At least one company is working on a conversion kit that will allow the pumps to go above $3.99. But orders are backlogged for months.
That's why some pump owners have given in and shelled out the money for a digital upgrade.
"You're either gonna sell gas, or you're not," said Greg Fauver, owner of Gore Grocery. He spent several thousand dollars to install computerized displays on the six pumps outside his small market north of Winchester. He figures he spends more on electricity for the pumps than on the gas they dispense, but, he said, "They're a draw for the store."
For the companies that sell, service and install gas station equipment, it has been difficult to keep up with demand.
"Some of these mechanical pumps have been unchanged since the late 1940s and early 1950s," said Luke Neff, sales manager for Service Station Repair in Winchester. "I just don't think when they were built that anybody fathomed the price of fuel being what it is today." Neff said his company sells a basic replacement pump for $3,000 to $4,000, plus installation. That doesn't include upgrades that might be needed.
"It's unfortunate that a lot of mom-and-pops are getting squeezed out," he said. "But they're not doing enough volume to afford to upgrade their equipment."
Those who frequent Osborne's store said Orlean would be losing more than a business if she goes under. The town is a mix of blue collar and blue blood, where several wealthy residents have estates and country homes and the oldest farmers remember the days when they harvested hay with horses and sickles.
Orlean has a firehouse, a post office and a flower shop, but Osborne's market is the only regular meeting place in town, selling everything from imported beer and the New York Times to night crawlers and "Guttin' Gloves" for deer hunters. There are goose eggs at the deli counter, ice cream cones for the kids and snapshots tacked to the wall showing smiling locals with slain black bears and trophy bucks.

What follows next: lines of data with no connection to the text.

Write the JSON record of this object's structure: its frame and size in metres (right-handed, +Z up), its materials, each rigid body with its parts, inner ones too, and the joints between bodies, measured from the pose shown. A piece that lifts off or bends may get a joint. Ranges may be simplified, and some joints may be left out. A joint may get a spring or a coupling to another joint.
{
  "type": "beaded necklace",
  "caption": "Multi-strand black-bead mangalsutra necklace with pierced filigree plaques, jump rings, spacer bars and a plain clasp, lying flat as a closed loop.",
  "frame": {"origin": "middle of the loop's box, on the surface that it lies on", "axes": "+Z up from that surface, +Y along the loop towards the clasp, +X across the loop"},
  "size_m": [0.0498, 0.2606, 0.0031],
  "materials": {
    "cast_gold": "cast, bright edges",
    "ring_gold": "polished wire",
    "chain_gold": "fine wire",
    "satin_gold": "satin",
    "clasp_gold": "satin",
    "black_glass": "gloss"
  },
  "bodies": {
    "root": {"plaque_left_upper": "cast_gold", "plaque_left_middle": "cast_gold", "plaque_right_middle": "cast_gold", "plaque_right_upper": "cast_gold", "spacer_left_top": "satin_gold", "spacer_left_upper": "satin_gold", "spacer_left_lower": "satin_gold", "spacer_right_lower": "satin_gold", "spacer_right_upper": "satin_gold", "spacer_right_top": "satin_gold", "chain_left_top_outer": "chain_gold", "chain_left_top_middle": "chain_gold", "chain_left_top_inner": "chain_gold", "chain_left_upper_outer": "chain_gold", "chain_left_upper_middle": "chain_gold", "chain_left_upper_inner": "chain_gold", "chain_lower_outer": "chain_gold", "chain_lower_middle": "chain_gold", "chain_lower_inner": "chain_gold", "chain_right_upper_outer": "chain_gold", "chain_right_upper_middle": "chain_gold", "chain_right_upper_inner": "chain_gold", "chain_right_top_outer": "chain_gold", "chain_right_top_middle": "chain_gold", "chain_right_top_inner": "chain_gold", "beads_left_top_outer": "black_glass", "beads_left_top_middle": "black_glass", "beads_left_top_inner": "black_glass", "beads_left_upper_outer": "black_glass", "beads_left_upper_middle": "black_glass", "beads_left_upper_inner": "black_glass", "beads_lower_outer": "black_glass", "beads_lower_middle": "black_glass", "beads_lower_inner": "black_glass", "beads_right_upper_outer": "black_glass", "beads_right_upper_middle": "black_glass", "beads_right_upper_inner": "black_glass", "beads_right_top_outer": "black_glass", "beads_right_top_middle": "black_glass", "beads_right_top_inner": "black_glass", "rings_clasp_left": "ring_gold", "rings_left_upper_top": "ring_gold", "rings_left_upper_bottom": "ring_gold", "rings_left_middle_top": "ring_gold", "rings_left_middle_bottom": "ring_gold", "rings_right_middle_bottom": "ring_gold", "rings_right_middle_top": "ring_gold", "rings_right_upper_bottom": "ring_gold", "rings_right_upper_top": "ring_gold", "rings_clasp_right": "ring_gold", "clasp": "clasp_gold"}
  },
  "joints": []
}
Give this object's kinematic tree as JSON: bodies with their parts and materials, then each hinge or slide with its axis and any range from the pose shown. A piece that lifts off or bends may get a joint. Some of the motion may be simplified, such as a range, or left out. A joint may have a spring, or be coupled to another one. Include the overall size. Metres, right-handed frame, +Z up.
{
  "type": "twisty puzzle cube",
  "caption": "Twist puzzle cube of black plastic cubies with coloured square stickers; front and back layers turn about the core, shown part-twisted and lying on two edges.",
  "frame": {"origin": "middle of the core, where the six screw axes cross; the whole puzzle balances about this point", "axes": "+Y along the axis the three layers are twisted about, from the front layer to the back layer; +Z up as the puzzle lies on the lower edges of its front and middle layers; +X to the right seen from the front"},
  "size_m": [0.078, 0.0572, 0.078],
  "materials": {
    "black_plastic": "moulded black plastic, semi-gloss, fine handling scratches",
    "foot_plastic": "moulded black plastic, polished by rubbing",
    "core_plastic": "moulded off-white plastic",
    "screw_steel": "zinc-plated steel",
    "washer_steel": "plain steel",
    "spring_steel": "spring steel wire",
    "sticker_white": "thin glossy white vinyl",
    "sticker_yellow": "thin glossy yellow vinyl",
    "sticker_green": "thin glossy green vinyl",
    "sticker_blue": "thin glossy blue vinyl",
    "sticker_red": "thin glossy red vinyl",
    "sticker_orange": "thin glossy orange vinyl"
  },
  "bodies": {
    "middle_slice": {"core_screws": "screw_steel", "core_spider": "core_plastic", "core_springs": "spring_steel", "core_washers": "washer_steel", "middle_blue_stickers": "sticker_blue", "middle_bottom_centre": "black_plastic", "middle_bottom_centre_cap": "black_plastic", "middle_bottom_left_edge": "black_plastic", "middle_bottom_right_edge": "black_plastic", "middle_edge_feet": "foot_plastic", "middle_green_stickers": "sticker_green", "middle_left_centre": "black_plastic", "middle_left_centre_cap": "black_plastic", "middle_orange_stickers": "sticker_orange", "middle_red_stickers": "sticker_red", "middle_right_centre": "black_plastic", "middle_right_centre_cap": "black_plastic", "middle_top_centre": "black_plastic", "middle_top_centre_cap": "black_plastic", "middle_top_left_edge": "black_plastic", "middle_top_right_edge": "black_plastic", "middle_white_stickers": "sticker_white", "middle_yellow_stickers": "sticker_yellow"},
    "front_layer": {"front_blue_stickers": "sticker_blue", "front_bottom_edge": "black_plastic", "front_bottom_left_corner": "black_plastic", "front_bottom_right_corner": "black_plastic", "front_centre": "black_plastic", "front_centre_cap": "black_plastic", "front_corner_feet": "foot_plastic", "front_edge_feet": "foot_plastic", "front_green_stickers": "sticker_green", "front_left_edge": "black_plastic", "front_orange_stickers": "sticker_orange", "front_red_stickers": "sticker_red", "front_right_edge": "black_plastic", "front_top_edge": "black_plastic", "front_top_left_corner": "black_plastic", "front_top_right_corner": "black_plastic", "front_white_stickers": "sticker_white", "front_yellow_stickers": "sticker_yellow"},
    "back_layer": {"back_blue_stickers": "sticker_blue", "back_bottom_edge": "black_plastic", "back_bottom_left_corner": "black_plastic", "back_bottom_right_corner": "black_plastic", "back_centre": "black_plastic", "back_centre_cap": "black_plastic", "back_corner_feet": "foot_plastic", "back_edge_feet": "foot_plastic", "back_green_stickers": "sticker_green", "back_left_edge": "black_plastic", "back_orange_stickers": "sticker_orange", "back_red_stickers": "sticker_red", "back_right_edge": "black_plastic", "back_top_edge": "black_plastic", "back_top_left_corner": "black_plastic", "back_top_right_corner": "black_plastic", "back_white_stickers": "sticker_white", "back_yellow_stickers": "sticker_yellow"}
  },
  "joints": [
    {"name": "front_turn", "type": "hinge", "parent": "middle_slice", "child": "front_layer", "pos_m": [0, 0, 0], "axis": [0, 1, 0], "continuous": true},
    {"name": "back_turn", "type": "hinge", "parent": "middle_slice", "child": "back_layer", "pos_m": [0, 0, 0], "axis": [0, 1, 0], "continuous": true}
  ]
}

"We'd be in bad shape if we didn't have that market," said Doug Scott, a retired builder who moved to town five years ago. Like a lot of locals, Scott goes to the market every day -- even if he's not shopping. "You walk in there," he said, "and there'll be a Washington lawyer next to a farmer who's deaf from working next to machines all his life."

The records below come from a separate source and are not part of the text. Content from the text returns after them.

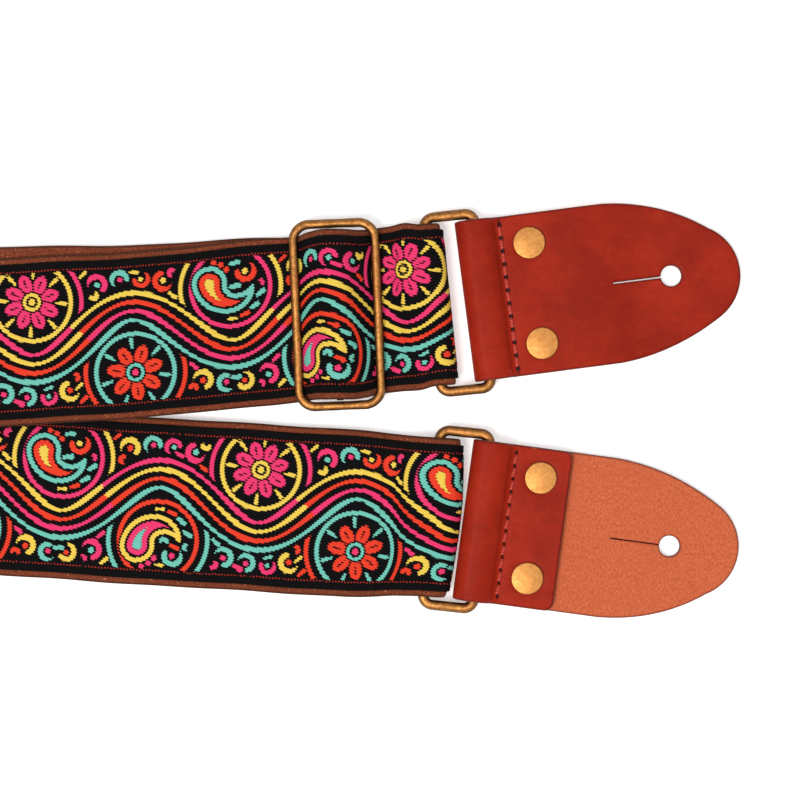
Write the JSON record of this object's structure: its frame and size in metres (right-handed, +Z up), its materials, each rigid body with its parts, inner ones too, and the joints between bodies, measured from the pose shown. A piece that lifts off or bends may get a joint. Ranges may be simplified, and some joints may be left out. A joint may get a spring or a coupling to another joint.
{
  "type": "guitar strap",
  "caption": "Woven guitar strap folded in half: patterned ribbon on brown webbing, a wire slider, wire rings and leather ends with button holes.",
  "frame": {"origin": "centre of the footprint, on the surface the strap lies on", "axes": "+X along the folded strap from the fold to the leather ends, +Z up from the table"},
  "size_m": [0.8366, 0.1264, 0.014],
  "materials": {
    "webbing": "velvety brown cotton webbing",
    "ribbon": "black jacquard ribbon with pink, coral, mint and yellow figures",
    "leather": "smooth red-brown grain side, suede back",
    "brass": "antique brass",
    "thread": "coral red thread"
  },
  "bodies": {
    "strap": {"webbing_tail": "webbing", "ribbon_tail": "ribbon", "webbing_loop_a": "webbing", "ribbon_loop_a": "ribbon", "webbing_run_a": "webbing", "ribbon_run_a": "ribbon", "webbing_fold": "webbing", "ribbon_fold": "ribbon", "webbing_run_b": "webbing", "ribbon_run_b": "ribbon", "webbing_loop_b": "webbing", "ribbon_loop_b": "ribbon", "webbing_foldback": "webbing", "ribbon_foldback": "ribbon", "box_seam": "thread"},
    "slider": {"slider_frame": "brass", "slider_middle_bar": "brass", "webbing_slider_main": "webbing", "ribbon_slider_main": "ribbon", "webbing_slider_tail": "webbing", "ribbon_slider_tail": "ribbon"},
    "ring_a": {"ring_a": "brass"},
    "end_a": {"leather_a": "leather", "leather_thread_a": "thread", "rivet_cap_a_upper": "brass", "rivet_base_a_upper": "brass", "rivet_cap_a_lower": "brass", "rivet_base_a_lower": "brass"},
    "ring_b": {"ring_b": "brass"},
    "end_b": {"leather_b": "leather", "leather_thread_b": "thread", "rivet_cap_b_upper": "brass", "rivet_base_b_upper": "brass", "rivet_cap_b_lower": "brass", "rivet_base_b_lower": "brass"}
  },
  "joints": [
    {"name": "slider_slide", "type": "slide", "parent": "strap", "child": "slider", "axis": [-0.9947, -0.1032, 0], "range_m": [-0.004, 0.03], "deforming": ["webbing_run_a", "ribbon_run_a", "webbing_tail", "ribbon_tail", "webbing_loop_a", "ribbon_loop_a"]},
    {"name": "ring_a_swing", "type": "hinge", "parent": "strap", "child": "ring_a", "pos_m": [0.32415, 0.03204, 0.0044], "axis": [0.1028, -0.9947, 0], "range_deg": [-75, 75]},
    {"name": "end_a_swing", "type": "hinge", "parent": "ring_a", "child": "end_a", "pos_m": [0.33947, 0.03362, 0.0044], "axis": [0.1028, -0.9947, 0], "range_deg": [-75, 75]},
    {"name": "ring_b_swing", "type": "hinge", "parent": "strap", "child": "ring_b", "pos_m": [0.32385, -0.03223, 0.0044], "axis": [-0.1045, -0.9945, 0], "range_deg": [-75, 75]},
    {"name": "end_b_swing", "type": "hinge", "parent": "ring_b", "child": "end_b", "pos_m": [0.33917, -0.03383, 0.0044], "axis": [-0.1045, -0.9945, 0], "range_deg": [-75, 75]}
  ]
}
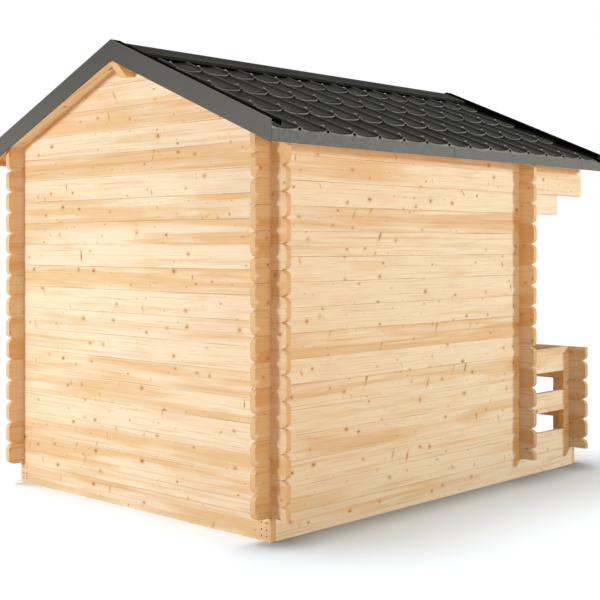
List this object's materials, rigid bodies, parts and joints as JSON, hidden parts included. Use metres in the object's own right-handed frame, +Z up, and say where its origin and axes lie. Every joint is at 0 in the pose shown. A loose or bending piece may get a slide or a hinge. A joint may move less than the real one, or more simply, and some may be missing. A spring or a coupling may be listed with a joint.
{
  "type": "outdoor sauna cabin",
  "caption": "Gabled outdoor sauna cabin of interlocking logs with scalloped corners, a railed front porch, timber skirt and dark stepped metal tile roof.",
  "frame": {"origin": "centre of the base footprint of the whole cabin, on the floor", "axes": "+Z up, -Y towards the porch front, +Y towards the rear gable, X across the ridge"},
  "size_m": [2.581, 3.261, 2.6889],
  "materials": {
    "log_timber": "pale knotty planed softwood",
    "base_timber": "planed softwood",
    "floor_timber": "planed softwood boards",
    "door_timber": "planed softwood",
    "handle_timber": "smooth turned wood",
    "roof_timber": "planed softwood boards in shade",
    "hinge_metal": "black powder coat",
    "roof_metal": "satin near-black coated steel",
    "trim_metal": "satin dark grey coated steel"
  },
  "bodies": {
    "root": {"left_side_wall": "log_timber", "right_side_wall": "log_timber", "rear_gable_wall": "log_timber", "front_gable_wall": "log_timber", "front_wall_left": "log_timber", "front_wall_right": "log_timber", "porch_return_left": "log_timber", "porch_return_right": "log_timber", "porch_post_left": "log_timber", "porch_post_right": "log_timber", "rail_cap_left": "log_timber", "rail_cap_right": "log_timber", "skirt_rear": "base_timber", "skirt_front": "base_timber", "skirt_left": "base_timber", "skirt_right": "base_timber", "skirt_middle": "base_timber", "floor_joists": "base_timber", "room_floor": "floor_timber", "porch_floor": "floor_timber", "door_frame": "door_timber", "door_leaf": "door_timber", "door_handle": "handle_timber", "door_hinges": "hinge_metal", "ridge_beam": "roof_timber", "roof_boards_left": "roof_timber", "roof_boards_right": "roof_timber", "roof_battens": "roof_timber", "rake_boards": "roof_timber", "eave_boards": "roof_timber", "roof_sheet_left": "roof_metal", "roof_sheet_right": "roof_metal", "ridge_cap": "roof_metal", "rake_trim_rear_left": "trim_metal", "rake_trim_rear_right": "trim_metal", "rake_trim_front_left": "trim_metal", "rake_trim_front_right": "trim_metal", "eave_trim_left": "trim_metal", "eave_trim_right": "trim_metal"}
  },
  "joints": []
}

"Out here," he said, "the only way to see people is passing them on the road or at the market. There's an isolating element to living in the country that the market overcomes."
At least Osborne has a new venture -- a recently opened all-you-can-eat seafood restaurant -- if the pumps go dry.
"I've got a passion for people and cooking, so I love what I'm doing," she said. "But I don't know what these people would do if they didn't have this store."